## begin RECORDED DATA

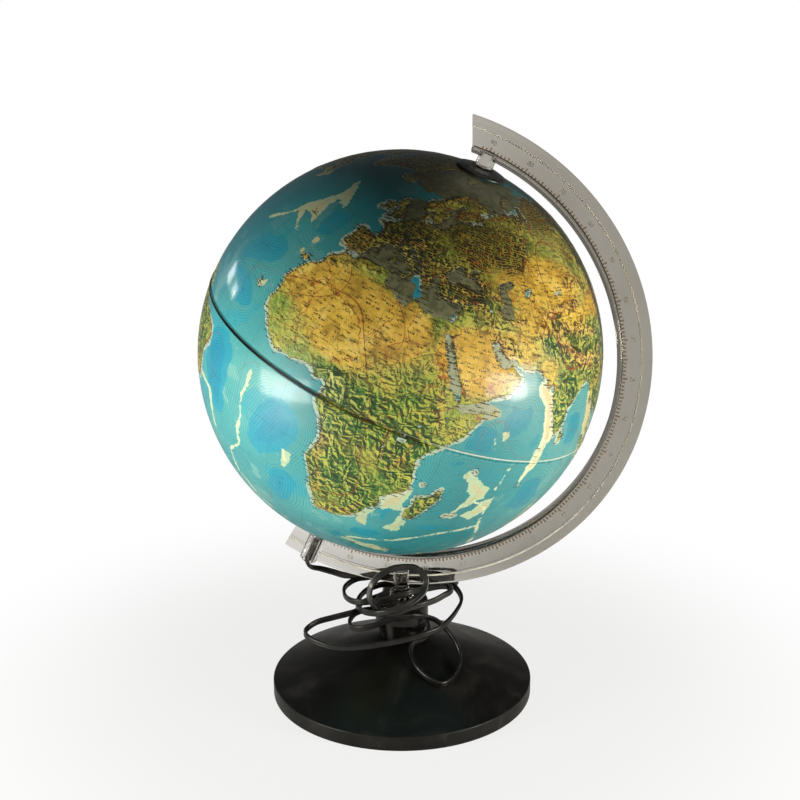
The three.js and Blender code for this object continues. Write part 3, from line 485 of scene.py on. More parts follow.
def rounded(corners, radii, steps=5):
    """An outline with its corners rounded: all by one radius, or each by its own, and then none on the axis."""
    out = []
    count = len(corners)
    own = isinstance(radii, list)
    for i, corner in enumerate(corners):
        radius = radii[i] if own else radii
        here = Vector(corner)
        before = Vector(corners[i - 1]) - here
        after = Vector(corners[(i + 1) % count]) - here
        if radius <= 0 or own and here.x < 1e-9:
            out.append(tuple(here))
            continue
        half = before.angle(after) / 2
        back = min(radius / math.tan(half), before.length * 0.49, after.length * 0.49)
        start = here + before.normalized() * back
        end = here + after.normalized() * back
        for k in range(steps + 1):
            t = k / steps
            out.append(tuple(start.lerp(here, t).lerp(here.lerp(end, t), t)))
    return out


def carve(piece, tool, operation="DIFFERENCE"):
    """Cuts a closed tool away from a piece, or joins it on."""
    change = piece.modifiers.new("Change", "BOOLEAN")
    change.operation = operation
    change.solver = "EXACT"
    change.object = tool
    done = evaluated(piece)
    piece.modifiers.remove(change)
    piece.data = done
    bpy.data.objects.remove(tool)


def dress(node, finish):
    """Gives a CAD solid that keeps its shape a finish of its own."""
    mesh = frame["nodes"][node].data
    mesh.materials.clear()
    mesh.materials.append(finish)


def through(points, per_span):
    """A smooth curve through the points, with tangents spaced by the square root of each gap."""
    pts = [Vector(p) for p in points]
    pts = [pts[0] * 2 - pts[1]] + pts + [pts[-1] * 2 - pts[-2]]
    out = []
    for a, b, c, d in zip(pts, pts[1:], pts[2:], pts[3:]):
        da, db, dc = (max((q - p).length ** 0.5, 1e-6) for p, q in ((a, b), (b, c), (c, d)))
        m = ((b - a) / da - (c - a) / (da + db) + (c - b) / db) * db
        n = ((c - b) / db - (d - b) / (db + dc) + (d - c) / dc) * db
        for k in range(per_span):
            t = k / per_span
            out.append(b * (2 * t ** 3 - 3 * t ** 2 + 1) + m * (t ** 3 - 2 * t ** 2 + t)
                       + c * (3 * t ** 2 - 2 * t ** 3) + n * (t ** 3 - t ** 2))
    out.append(pts[-2])
    return out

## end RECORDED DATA

WHAT IS NEEDED
Print, unaltered, every line from the beginning of the material down to the line with "mesh.materials.append(finish)".

EXERCISE RESULT
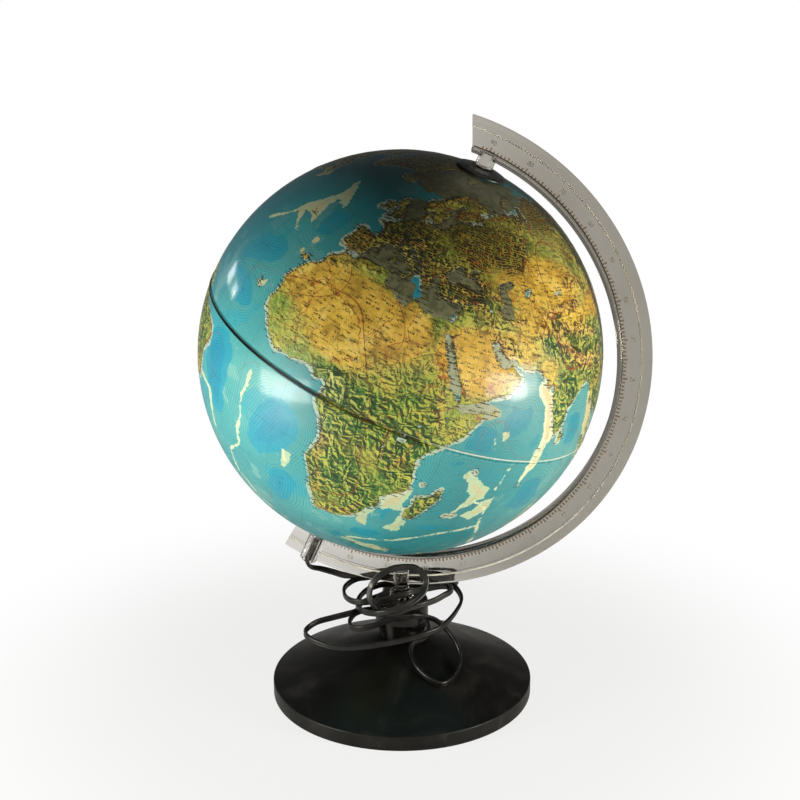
The three.js and Blender code for this object continues. Write part 3, from line 485 of scene.py on. More parts follow.
def rounded(corners, radii, steps=5):
    """An outline with its corners rounded: all by one radius, or each by its own, and then none on the axis."""
    out = []
    count = len(corners)
    own = isinstance(radii, list)
    for i, corner in enumerate(corners):
        radius = radii[i] if own else radii
        here = Vector(corner)
        before = Vector(corners[i - 1]) - here
        after = Vector(corners[(i + 1) % count]) - here
        if radius <= 0 or own and here.x < 1e-9:
            out.append(tuple(here))
            continue
        half = before.angle(after) / 2
        back = min(radius / math.tan(half), before.length * 0.49, after.length * 0.49)
        start = here + before.normalized() * back
        end = here + after.normalized() * back
        for k in range(steps + 1):
            t = k / steps
            out.append(tuple(start.lerp(here, t).lerp(here.lerp(end, t), t)))
    return out


def carve(piece, tool, operation="DIFFERENCE"):
    """Cuts a closed tool away from a piece, or joins it on."""
    change = piece.modifiers.new("Change", "BOOLEAN")
    change.operation = operation
    change.solver = "EXACT"
    change.object = tool
    done = evaluated(piece)
    piece.modifiers.remove(change)
    piece.data = done
    bpy.data.objects.remove(tool)


def dress(node, finish):
    """Gives a CAD solid that keeps its shape a finish of its own."""
    mesh = frame["nodes"][node].data
    mesh.materials.clear()
    mesh.materials.append(finish)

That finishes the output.